Jupiter would be a huge globe standing as tall as a man five feet six inches in height. Saturn would be a smaller globe four and a half feet in diameter and its ring system would extend to a distance of five and a half feet on either side of the globe. Uranus would be represented by a globe almost exactly two feet in diameter and Neptune would be a slightly larger globe with a diameter of two feet two and a half inches.

The satellites of the outer planets would range in size from tennis and golf balls for the largest, to marbles for the smaller and grains of sand for the smallest.

On the same scale of measurement the distance of the six-inch globe of the earth from the fifty-four foot globe representing the sun would be one and one-tenth miles. The moon would be placed fifteen feet from the earth-globe and the diameter of the solar system on the same scale measured across the orbit of Neptune would be sixty-six miles. The nearest star on this scale would be three hundred thousand miles away.

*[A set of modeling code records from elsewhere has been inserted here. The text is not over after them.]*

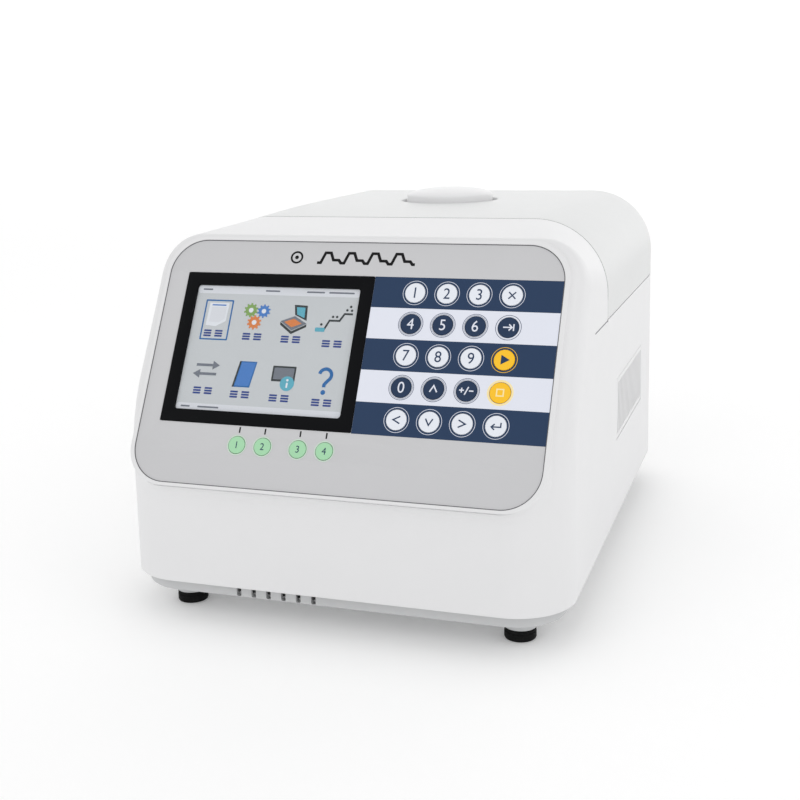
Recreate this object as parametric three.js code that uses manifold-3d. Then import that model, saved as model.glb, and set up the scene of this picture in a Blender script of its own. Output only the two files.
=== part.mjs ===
// Bench-top thermal cycler: white two-part casing, tilted control panel with a display and round keys,
// rear-hinged heated lid with a pressure knob, 96-well block, cooling stack, electronics and rear connections.
// Millimetres, +Z up, front towards -Y, origin under the middle of the machine on the bench.

import * as THREE from 'three';
import { mergeVertices } from 'three/addons/utils/BufferGeometryUtils.js';
import Module from 'manifold-3d';

// ---------------------------------------------------------------- driving dimensions

const WALL = 3;
const GAP = 0.3;

const CASING = {
  halfBase: 149.5, halfShoulder: 147.2, shoulderRadius: 50,
  chinY: -212.5, rearY: 212.5, frontCorner: 39, rearCorner: 45,
  bottomZ: 27, deckZ: 182, seamY: -58.8, seamTopZ: 249.9, crownRise: 0.0876,
};
const HOOD = { frontY: -135, frontRadius: 27, endY: 240 };
const FASCIA = {
  tilt: THREE.MathUtils.degToRad(30.5), y: -170.5, z: 176,
  rimHalf: 137.5, rimTop: 78.5, rimBottom: -94.5, rimRadius: 26,
  bodyDepth: 2, plateDepth: 14, blendWidth: 12, blendDepth: 24,
};
const OVERLAY = { halfWidth: 134, top: 75, bottom: -92, radius: 24, topDepth: 0.6, thickness: 1, pocket: 1.9 };
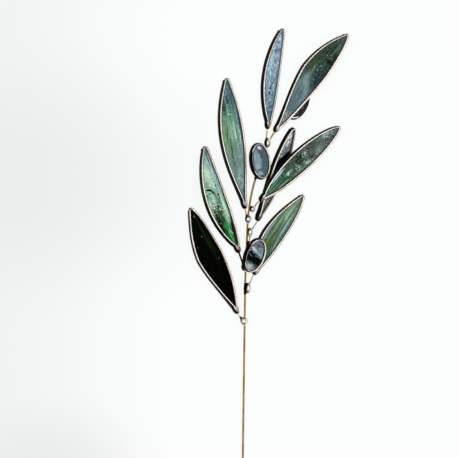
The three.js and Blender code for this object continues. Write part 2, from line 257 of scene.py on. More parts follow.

If the distance from the earth to the sun is taken as one inch so that the scale of the universe is reduced six trillion times, the diameter of the solar system across Neptune's orbit is five feet and the distance of one light-year comes out almost exactly equal to one mile. The nearest star to the five-foot solar system would be four and a third miles away; the most distant known object would be two hundred and twenty thousand miles away, and the extent of the visible universe would be three hundred thousand miles. On the same scale the diameter of our sun would be about one hundredth of an inch and the diameters of the giant stars Antares and Betelgeuze would be four inches and two and three-fourth inches respectively. To see the earth we would need a microscope.